A half-dozen variations on scrambled eggs, made fluffy with the steamer from the cappuccino machine, are available all day. Herby eggs ($3.50) are fluffed with a blend of dried parsley, basil, and such, topped with shredded Cheddar cheese, and served beside white or wheat toast with butter and grape jelly. There's also good oatmeal all day, served with toast for $3.50. Up the ante to $4.80 and you can have your choice of many other culinary pillars of contemporary life: a big garden salad; a rice and bean burrito with chips; lasagna with garlic bread; chicken caesar salad. None of the above is a destination treat, but when you're eating alone over a book, they're some of the most comfortable meals in town. Put a piece of dense carrot cake or a slice of the aforementioned lemon meringue pie ($2.25) in the corner of the pretty antique tin tray your meal is served on and you'll feel very well cared for indeed.

Still, the food is just the tip of what makes Vera's so complete. It's more the way the coffee shop, which celebrates its one-year anniversary this month, fills the rest of a soul's needs. It provides Nature, in the form of the adjacent patio, an elegant little leafy park set with wrought-iron furniture. (A top-hatted, formal interaction with nature, to be sure, more Gigi than Gore-Tex.) Also Theater, courtesy of some of the more amusing patrons to be found in the Twin Cities. "I think it's an injustice that anyone has to turn 50," a fellow at the neighboring table told me one morning, mortified at having been given a muffin with a candle in it. "It sounds like a character flaw for teenagers: 'She's so 50 these days....' Why can't we get something sexy, like a drug name, with a z and an x. 'I'm turning zaxtry, I'm turning xaroz'--that has to be better." And Art, including an oil painting of a wooded winter river that's roiling so, it looks ready to curl out of the walls, and a glassed-in wooden display case of a few hundred stamps that bears close examination: Peer inside and you're rewarded with squiggly, evocative hand-drawn pictures by an artist amused by everything from the space shuttle to bunnies to cats messing with toilet bowls. And, of course, there's that Music. In addition to Judy Garland, spending time in the presence of Vera's sound system is akin to taking a course in post-World War I/pre-Vietnam popular song.

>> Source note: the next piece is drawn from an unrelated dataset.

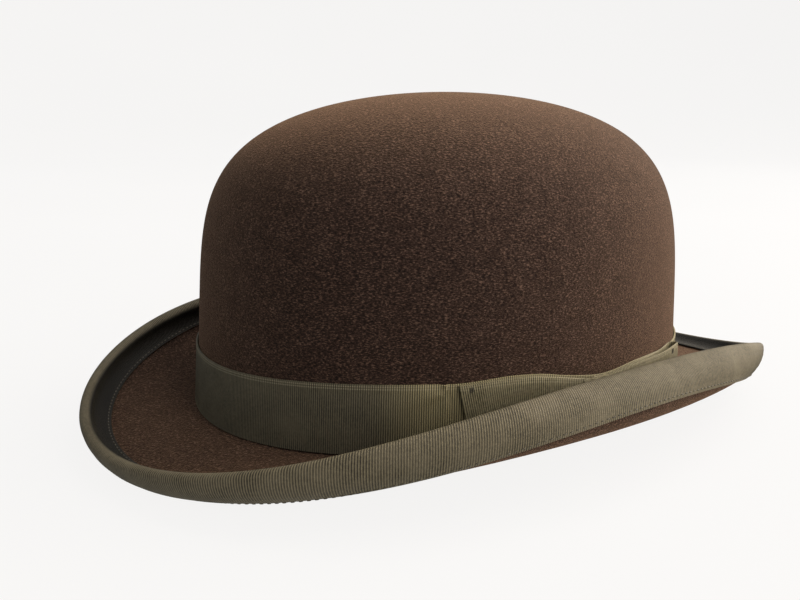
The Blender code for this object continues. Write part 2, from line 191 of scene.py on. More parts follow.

"When I started, I wanted a friendly place where there was a certain maturity level," says owner Wayne Butzer, who is responsible for every aspect of Vera's--he picks the music, he collected the furniture, and it's his grandmother's portrait that dominates one wall of the main room. "I wanted a quiet place without punk-rock music, and--well, I don't know how you say this in print without bashers showing up, but we'll see--a place where we'd have a 60 or 70 percent gay crowd (which is what we have), and a 100 percent gay-friendly crowd.